Data segment -
────────────────────────────────────────
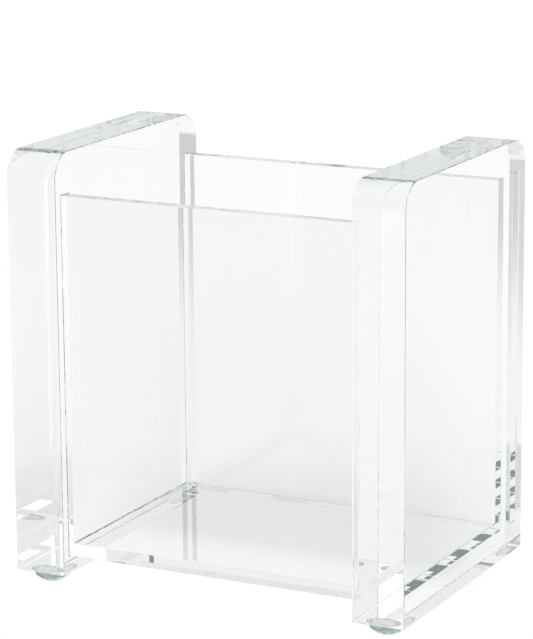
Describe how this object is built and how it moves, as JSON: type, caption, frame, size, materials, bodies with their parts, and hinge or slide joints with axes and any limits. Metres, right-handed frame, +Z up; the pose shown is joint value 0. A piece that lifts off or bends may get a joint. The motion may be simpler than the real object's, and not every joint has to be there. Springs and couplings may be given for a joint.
{
  "type": "pen holder cup",
  "caption": "Square desk cup of clear acrylic with thick rounded side blocks and thin front, back and floor panels.",
  "frame": {"origin": "bottom centre, on the surface that the feet rest on", "axes": "+Z up, the front faces -Y, +X to the right as seen from the front"},
  "size_m": [0.1016, 0.069, 0.1046],
  "materials": {
    "block_acrylic": "polished clear cast acrylic, very faint green in its depth",
    "panel_acrylic": "polished clear acrylic sheet, grey-green at its cut edges",
    "acrylic_cement": "cured clear acrylic cement with tiny bubbles",
    "foot_rubber": "translucent blue-grey moulded polyurethane",
    "foot_adhesive": "clear pressure-sensitive adhesive, wetted out in pale specks"
  },
  "bodies": {
    "root": {"left_side_block": "block_acrylic", "right_side_block": "block_acrylic", "front_panel": "panel_acrylic", "back_panel": "panel_acrylic", "floor_panel": "panel_acrylic", "cement_front_left": "acrylic_cement", "cement_front_right": "acrylic_cement", "cement_back_left": "acrylic_cement", "cement_back_right": "acrylic_cement", "cement_floor_left": "acrylic_cement", "cement_floor_right": "acrylic_cement", "cement_floor_front": "acrylic_cement", "cement_floor_back": "acrylic_cement", "foot_front_left": "foot_rubber", "foot_front_right": "foot_rubber", "foot_back_left": "foot_rubber", "foot_back_right": "foot_rubber", "adhesive_front_left": "foot_adhesive", "adhesive_front_right": "foot_adhesive", "adhesive_back_left": "foot_adhesive", "adhesive_back_right": "foot_adhesive"}
  },
  "joints": []
}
────────────────────────────────────────
Task to carry out - Restate every line of the data word for word.

Reply to the exercise -
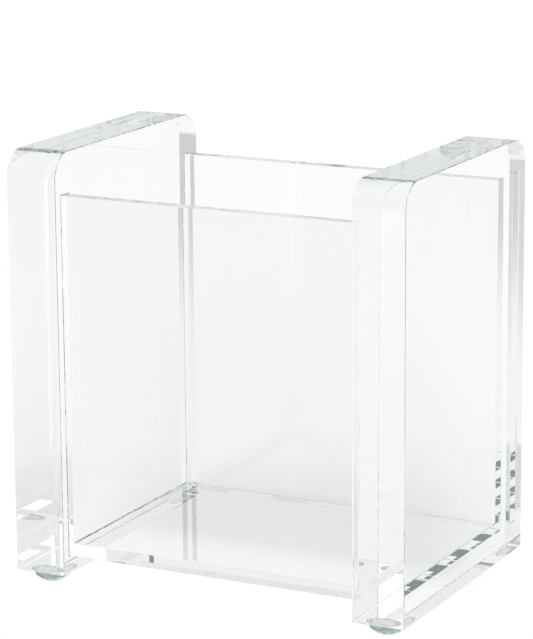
Describe how this object is built and how it moves, as JSON: type, caption, frame, size, materials, bodies with their parts, and hinge or slide joints with axes and any limits. Metres, right-handed frame, +Z up; the pose shown is joint value 0. A piece that lifts off or bends may get a joint. The motion may be simpler than the real object's, and not every joint has to be there. Springs and couplings may be given for a joint.
{
  "type": "pen holder cup",
  "caption": "Square desk cup of clear acrylic with thick rounded side blocks and thin front, back and floor panels.",
  "frame": {"origin": "bottom centre, on the surface that the feet rest on", "axes": "+Z up, the front faces -Y, +X to the right as seen from the front"},
  "size_m": [0.1016, 0.069, 0.1046],
  "materials": {
    "block_acrylic": "polished clear cast acrylic, very faint green in its depth",
    "panel_acrylic": "polished clear acrylic sheet, grey-green at its cut edges",
    "acrylic_cement": "cured clear acrylic cement with tiny bubbles",
    "foot_rubber": "translucent blue-grey moulded polyurethane",
    "foot_adhesive": "clear pressure-sensitive adhesive, wetted out in pale specks"
  },
  "bodies": {
    "root": {"left_side_block": "block_acrylic", "right_side_block": "block_acrylic", "front_panel": "panel_acrylic", "back_panel": "panel_acrylic", "floor_panel": "panel_acrylic", "cement_front_left": "acrylic_cement", "cement_front_right": "acrylic_cement", "cement_back_left": "acrylic_cement", "cement_back_right": "acrylic_cement", "cement_floor_left": "acrylic_cement", "cement_floor_right": "acrylic_cement", "cement_floor_front": "acrylic_cement", "cement_floor_back": "acrylic_cement", "foot_front_left": "foot_rubber", "foot_front_right": "foot_rubber", "foot_back_left": "foot_rubber", "foot_back_right": "foot_rubber", "adhesive_front_left": "foot_adhesive", "adhesive_front_right": "foot_adhesive", "adhesive_back_left": "foot_adhesive", "adhesive_back_right": "foot_adhesive"}
  },
  "joints": []
}